Quoting the board’s secretary, the conservancy spokesperson said, “The report out of that meeting was ‘instructions were given to negotiators.’”
SMMC attorney Laurie Collins had previously said the reason for the meeting was to keep the board aware of what is going on at Bluffs Park.
“When the city acquired the property, it agreed to certain uses and deed restrictions. The plans for a skatepark raises several issues for the Conservancy,” said Collins.
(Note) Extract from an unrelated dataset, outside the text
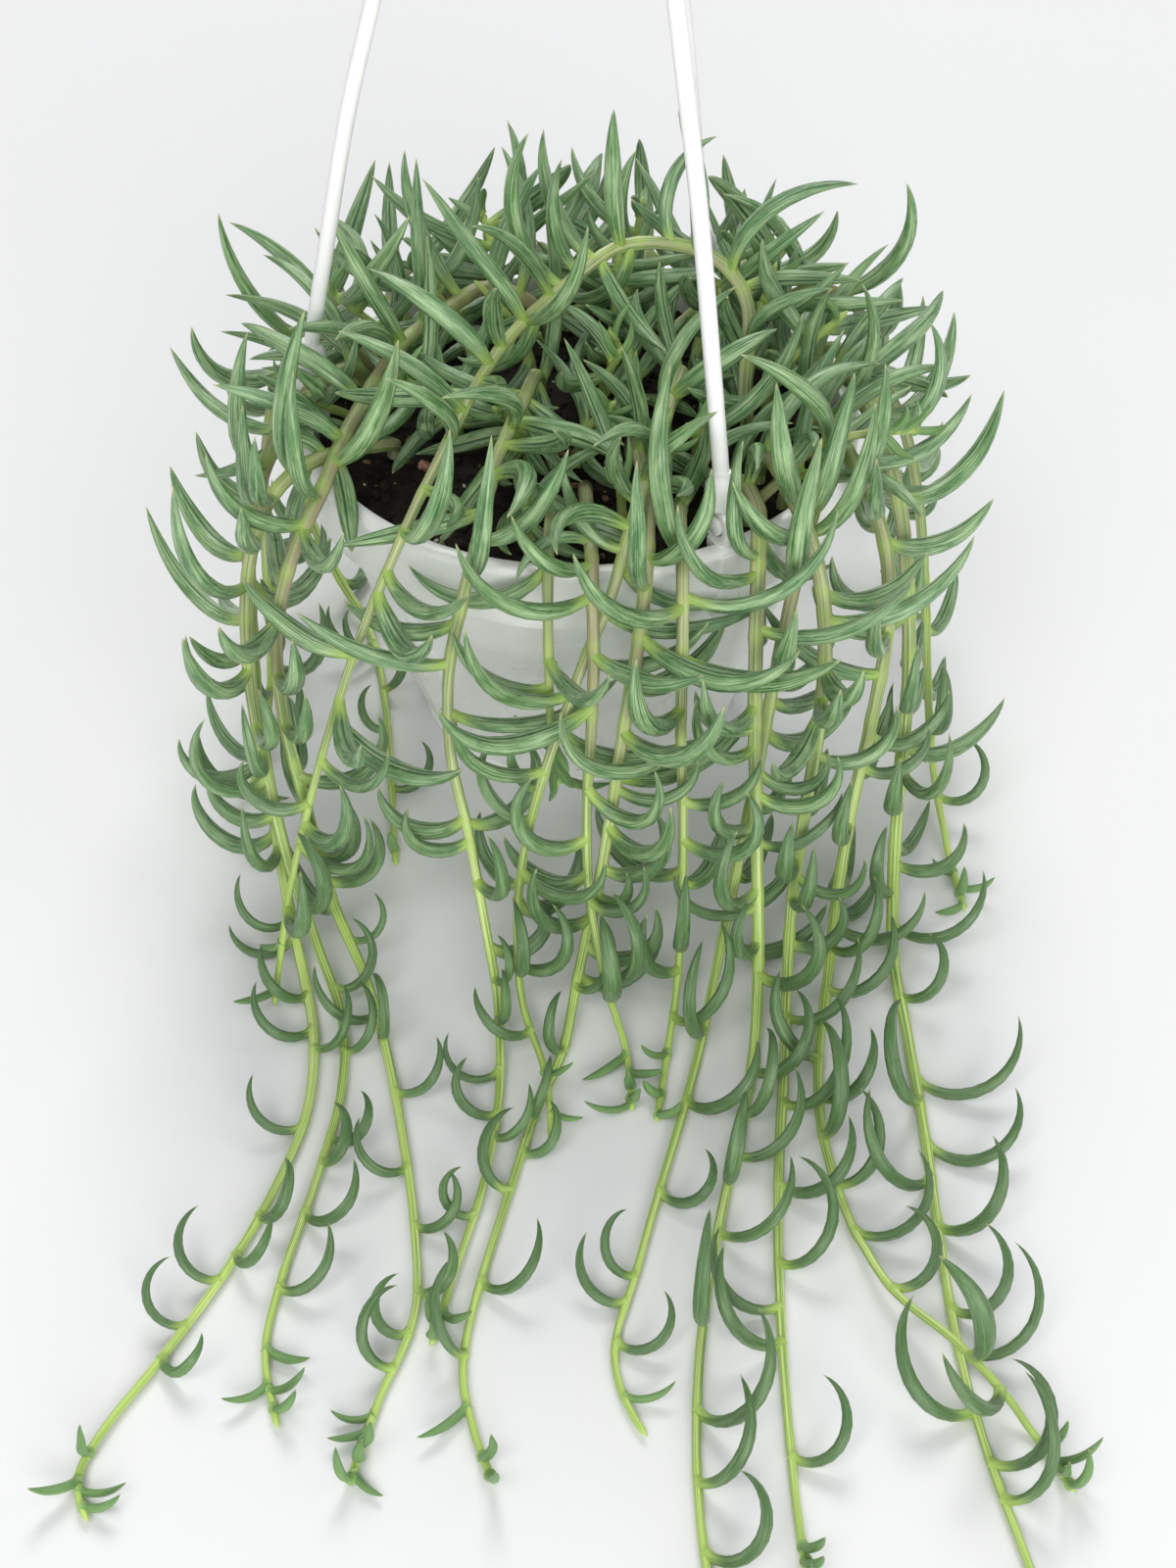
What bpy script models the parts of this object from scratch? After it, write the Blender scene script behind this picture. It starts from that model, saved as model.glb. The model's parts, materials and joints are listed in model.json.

There was no mention of talking about campsites.
Collins said because it was a closed-door matter, she could not discuss it in any further detail.
The Conservancy’s wish to talk about campsites refers to a previous lawsuit that the SMMC lost to the municipality on the appellate level and was later turned down for a hearing by the state Supreme Court, concerning the court invalidating the Conservancy’s plans to provide overnight camping in several SMMC parks in Malibu, including Bluffs Park.
The city objected to the camping portion of the Conservancy’s park plans, which besides overnight camping called for trails connecting several coastal canyons with the camping sites.
The city’s plans call for the interim skatepark to be located in an existing parking lot and the conversion of vacant land into an auxiliary temporary public parking lot, according to city officials.
The permitting process has been continued since May, when the city’s planning commissioners were told additional time was needed for the staff to work with the Conservancy to resolve issues regarding the SMMC’s deeded use of the existing parking lot.
The action comes after the city council approved a license agreement for parking to allow a temporary public parking lot on privately owned land known as the Crummer site, named after a former owner of the property.
Enthusiasts and municipal officials have pointed to Bluffs Park as the ideal for relocating the skatepark, but were initially thwarted because of a lack of adequate parking, according to city planners.
“The feasibility of relocating to this site is dependent on the use of the privately owned property adjacent to Malibu Bluffs Park to offset the loss of the parking spaces,” wrote Parks and Recreation Director Bob Stallings, in a memo to the city council.
The agreement provides the city use of the property with the understanding that the landowner has plans underway to develop the land for single-family homes. Story poles on the site have shown his tentative plans. An Environmental Impact Report scoping meeting was held recently for the proposed five-home subdivision.
The parking lot agreement, according to Stallings, contemplates a broad scope of indemnities and liabilities the city agrees to undertake.